What we need to be doing, with or without the help of virtual technologies, is to work out how we build and maintain relationships with our communities; how we facilitate communication and collaboration between individuals both through a single live day and an online presence; and how we use the unfettered enthusiasm of our audiences to create a profitable business model for the future.

hellen @missioncontrol

Better service and cost reduction are not mutually exclusive…

Sometimes, if you say something often enough you can convince yourself it is the truth.  Like accepting there is only one way of doing things, and it costs X.

Ingrained in a workforce or population’s psyche, these points of view become corrosive, strangling innovation and stifling original though. It takes a brave person to become the tall poppy and disrupt the status quo.

It shouldn’t be this difficult.  Cultures change, needs evolve and skills develop.  Humanity’s greatest asset is its ability to adapt to challenges and circumstances, to create something new and build an exciting future.

But knocking your house down with the goal of constructing a brand new habitat is hugely unsettling, not least because for a time you are displaced from your home environment, surrounded by strange things and feeling anchorless.  Your plans get buffetted from all sides: critiqued by other individuals; slowed by delivery days; and affected by the great unknown – the weather. 

Some people don’t stay the course, moving back to something more familiar, throw in the towel in a fit of pique or simply become exhausted by the effort of dragging so many others with them on their epic adventure. However, if no one had ever taken the plunge, we would probably all still be living in tree-houses. 

And so it is with our current working practises.

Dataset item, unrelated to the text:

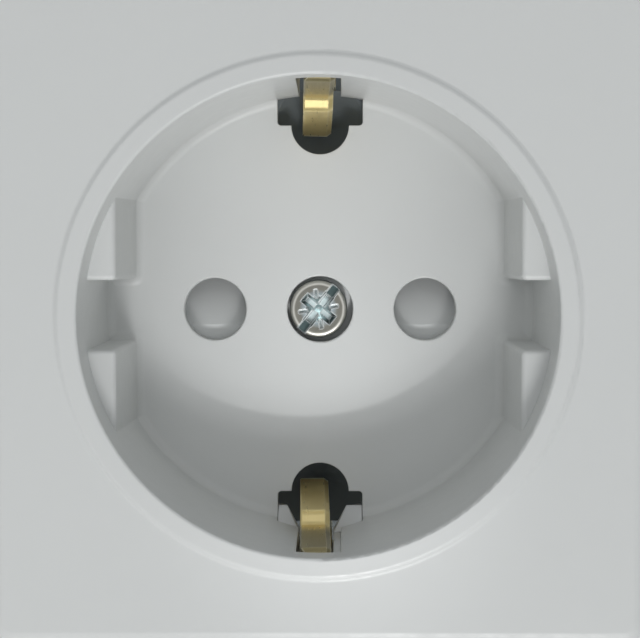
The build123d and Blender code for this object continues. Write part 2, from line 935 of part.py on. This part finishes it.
def rear_cover():
    """Back cap with a raised terminal block, wire entries and guides for the keys."""
    body = slab(base_outline(), base_back, base_back + cover_t)
    body = fillet(at_end(body.edges(), base_back + cover_t), small_edge_r)
    raised = block(
        -block_half, block_half, base_back, block_back, -base_half_z, block_top_z
    )
    raised &= slab(Circle(base_r - 1.0), base_back, block_back)
    raised = fillet(at_end(raised.edges(), block_back), small_edge_r)
    body += raised
    for x in terminals:
        for side in (-wire_side, wire_side):
            body -= disc(wire_r, base_back - 1.0, block_back + 1.0, x + side, wire_z)
            rim = Cone(wire_r, wire_r + entry_chamfer, entry_chamfer)
            place = Pos(x + side, block_back - entry_chamfer / 2, wire_z)
            body -= place * Rot(-90, 0, 0) * rim
        body -= block(
            x - key_half_x - guide_gap,
            x + key_half_x + guide_gap,
            base_back - 1.0,
            block_back + 1.0,
            key_z - key_half_z - guide_gap,
            key_z + key_half_z + guide_gap,
        )
    for x in (-rear_screw_x, rear_screw_x):
        body -= disc(rear_screw_r + 0.2, base_back - 1.0, block_back, x, rear_screw_z)
    return body


def driver_slot(x, z, top, head_r, towards=1):
    """The straight slot in a screw head whose outer face is at depth top."""
    inner, outer = sorted((top - towards * driver_deep, top + towards))
    reach = head_r + 1.0
    return block(x - driver_w / 2, x + driver_w / 2, inner, outer, z - reach, z + reach)


def rear_cover_screws():
    """Two screws that hold the rear cover on the base."""
    seat = base_back + cover_t
    top = seat + rear_head_h
    screws = []
    for x in (-rear_screw_x, rear_screw_x):
        head = disc(rear_head_r, seat, top, x, rear_screw_z)
        head = fillet(at_end(head.edges(), top), small_edge_r)
        head -= driver_slot(x, rear_screw_z, top, rear_head_r)
        end = seat - rear_screw_length + slide_gap
        shank = disc(rear_screw_r, end, seat + touch_gap, x, rear_screw_z)
        screws.append(head + shank)
    return Compound(children=[solid for screw in screws for solid in screw.solids()])


def support_ring():
    """Steel ring with two box screw slots, two levelling slots and a notch for each claw."""
    outline = chamfer(Rectangle(ring_size, ring_size).vertices(), ring_cut)
    outline -= Circle(ring_hole_r)
    for side in (-1, 1):
        outline -= Pos(side * box_pitch / 2, 0) * SlotOverall(box_slot_length, box_slot_w)
        notch_end = claw_screw_x + claw_screw_r + guide_gap
        middle = (ring_hole_r - 1.0 + notch_end) / 2
        length = notch_end - ring_hole_r + 1.0
        outline -= Pos(side * middle, 0) * Rectangle(length, 2 * claw_notch_half)
        start = side * 90 - arc_slot_sweep / 2
        arc = CenterArc((0, 0), box_pitch / 2, start, arc_slot_sweep)
        outline -= SlotArc(arc, box_slot_w)
    for x, z in corners():
        outline -= Pos(x, z) * Circle(ring_rivet_r)
    return slab(outline, -ring_t, 0)


def ring_rivets():
    """Four rivets through the ring into the base's pillars."""
    rivets = []
    for x, z in corners():
        top = -ring_t - ring_rivet_head_t
        head = disc(ring_rivet_head_r, top, -ring_t, x, z)
        head = fillet(at_end(head.edges(), top), small_edge_r)
        end = ring_rivet_length - ring_t - touch_gap
        shank = disc(ring_rivet_r, -ring_t - touch_gap, end, x, z)
        rivets.append(head + shank)
    return Compound(children=[solid for rivet in rivets for solid in rivet.solids()])


def claw(side):
    """Bent steel claw: a top flange under the ring, a leg, a threaded foot and two teeth."""
    top = slide_gap
    end = top + claw_length
    body = block(claw_in_x, claw_out_x, top, end, -claw_half, claw_half)
    body -= block(
        claw_in_x - 1.0,
        claw_out_x - claw_t,
        top + claw_t,
        end - claw_t,
        -claw_half - 1.0,
        claw_half + 1.0,
    )
    for tooth_end in (end, end - 2 * tooth_h):
        tooth = make_face(
            Polyline(
                (claw_out_x - 0.2, tooth_end),
                (claw_out_x - 0.2, tooth_end - tooth_h),
                (claw_out_x + tooth_out, tooth_end),
                close=True,
            )
        )
        body += Pos(0, 0, -claw_half) * extrude(tooth, amount=2 * claw_half)
    body -= disc(claw_screw_r + guide_gap, top - 1.0, top + claw_t + 1.0, claw_screw_x)
    body -= disc(claw_screw_r, end - claw_t - 1.0, end + 1.0, claw_screw_x)
    return body if side > 0 else mirror(body, Plane.YZ)


def claw_screw(side):
    """Slotted screw through the ring and the claw, threaded into the claw's foot."""
    seat = -ring_t - claw_head_gap
    top = seat - claw_head_h
    head = disc(claw_head_r, top, seat, claw_screw_x)
    head = fillet(at_end(head.edges(), top), small_edge_r)
    head -= driver_slot(claw_screw_x, 0, top, claw_head_r, -1)
    end = seat + claw_screw_length
    shank = disc(claw_screw_r, seat - touch_gap, end, claw_screw_x)
    body = head + chamfer(at_end(shank.edges(), end), end_chamfer)
    return body if side > 0 else mirror(body, Plane.YZ)


pieces = {
    "cover_plate": cover_plate(),
    "centre_screw": centre_screw(),
    "shutter": shutter(),
    "shutter_springs": shutter_springs(),
    "shutter_housing": shutter_housing(),
    "base": base(),
    "earth_clip": earth_clip(),
    "clamp_nut": clamp_nut(),
    "contact_live": contact(-1),
    "contact_neutral": contact(1),
    "earth_terminal": earth_terminal(),
    "earth_rivet": earth_rivet(),
    "live_clamp_springs": clamp_springs(-terminal_x),
    "neutral_clamp_springs": clamp_springs(terminal_x),
    "earth_clamp_springs": clamp_springs(0),
    "live_release_key": release_key(-terminal_x),
    "neutral_release_key": release_key(terminal_x),
    "earth_release_key": release_key(0),
    "rear_cover": rear_cover(),
    "rear_cover_screws": rear_cover_screws(),
    "support_ring": support_ring(),
    "ring_rivets": ring_rivets(),
    "claw_left": claw(-1),
    "claw_right": claw(1),
    "claw_screw_left": claw_screw(-1),
    "claw_screw_right": claw_screw(1),
}

for name, piece in pieces.items():
    export_step(piece, "parts/" + name + ".step")
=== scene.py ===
import math

import bpy
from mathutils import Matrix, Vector


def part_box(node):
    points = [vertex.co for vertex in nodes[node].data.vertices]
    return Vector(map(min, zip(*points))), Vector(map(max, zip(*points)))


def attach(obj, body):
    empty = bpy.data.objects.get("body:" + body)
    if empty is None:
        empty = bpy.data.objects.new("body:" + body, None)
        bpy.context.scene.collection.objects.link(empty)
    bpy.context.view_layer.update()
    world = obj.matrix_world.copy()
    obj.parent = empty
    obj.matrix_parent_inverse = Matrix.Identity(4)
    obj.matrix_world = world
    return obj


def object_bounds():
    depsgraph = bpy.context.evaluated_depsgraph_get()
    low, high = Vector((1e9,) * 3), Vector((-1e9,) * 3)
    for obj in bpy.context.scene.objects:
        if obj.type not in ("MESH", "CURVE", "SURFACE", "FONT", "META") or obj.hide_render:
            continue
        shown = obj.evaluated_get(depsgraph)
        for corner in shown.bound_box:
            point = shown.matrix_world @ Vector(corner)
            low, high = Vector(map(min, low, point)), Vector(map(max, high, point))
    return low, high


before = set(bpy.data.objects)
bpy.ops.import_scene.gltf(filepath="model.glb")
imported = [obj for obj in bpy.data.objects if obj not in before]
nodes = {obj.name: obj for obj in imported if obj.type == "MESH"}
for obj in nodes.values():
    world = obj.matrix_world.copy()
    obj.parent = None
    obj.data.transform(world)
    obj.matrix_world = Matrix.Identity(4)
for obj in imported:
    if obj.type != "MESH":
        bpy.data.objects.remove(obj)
cad_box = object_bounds()

MM = 0.001

# Places on the object, in millimetres
FRONT_Y = -11.0
SCREW_X = -0.15
REAR_COVER_T = 1.6

# Rolled thread of the claw screws, in millimetres
SHANK_R = 1.5
THREAD_PITCH = 0.5
THREAD_TALL = 0.13
THREAD_SUNK = 0.01
THREAD_START = 3.4
THREAD_END = 0.7
# Half the width of the thread's ridge, as a share of its pitch
THREAD_HALF = 0.36
THREAD_STEPS = 24

# Round ejector marks on the rear cover, in millimetres
MARK_R = 1.6
MARK_TALL = 0.12
MARK_DRAFT = 0.08
MARK_RIM = 0.25
MARK_ROWS = (2.5, 15.5)
MARK_COLUMNS = (-10.0, 0.0, 10.0)
# Height of a mark's middle, as a share of its rim's height
MARK_DISH = 0.4
MARK_STEPS = 32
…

We already have the technology to deliver collaborative, two-way communication between large and small workforces.  We can deliver cost-effective, instantaneous training to government organisations that will reduce travel and accommodation budgets to practically nothing.  This budget cut will do nothing to affect service delivery, in fact the efficient dissemination of information and intelligence and the network of collaboration could make it better than ever.

It’s time we got connected.

Sense of location will no longer be important in business

It’s a concept that is of no surprise to consumers.  Buying goods from eBAY or Amazon is commonplace and unless the purchase is bulky enough to be collection only then the location of the seller is of no concern.

In business, there are some forerunners who eulogise on the benefits of teleworking and have a network of customer service representatives using leading edge technology to answer queries; and in the respond and repair sector every customer-facing representative is, quite literally, out on their own.

The quote in the title comes from a paper written by O’Brien et al in 1992 and shows that nearly 20 years ago, someone writing an academic paper had already recognised that where you conducted your business was going to be the least of your worries.  Not having read all of the paper, it’s difficult to know exactly what aspect of business the authors were talking about.  You would hazard a guess, given the timing, that maybe outsourcing was involved, or even the beginnings of the teleworking revolution since the Internet didn’t really start to take off until 1996/97.

But their words now look very prescient.  A business in Delhi may have the same issues as one in Dallas, a clinician in Sydney will share issues with one in Stockholm.  Until now, unless they happen to have met one another at an international conference, exhibition, training course or something similar, they would be unable to connect, compare notes and find solutions that transcend national boundaries. 

Social media networks have already shown that business people like to connect with other business people.  Why do they do it?  Because there is safety in numbers.  Just as we talked about yesterday in the post on Consensus of Subjectivity. What businesses need to do is to understand how to harness the power of this desire for connectivity and sharing, while embracing an individual’s need, or desire, to work somewhere else other than Head Office, and that by building a relationship with someone on the other side of the world may just be the answer they need to deliver impeccable results locally.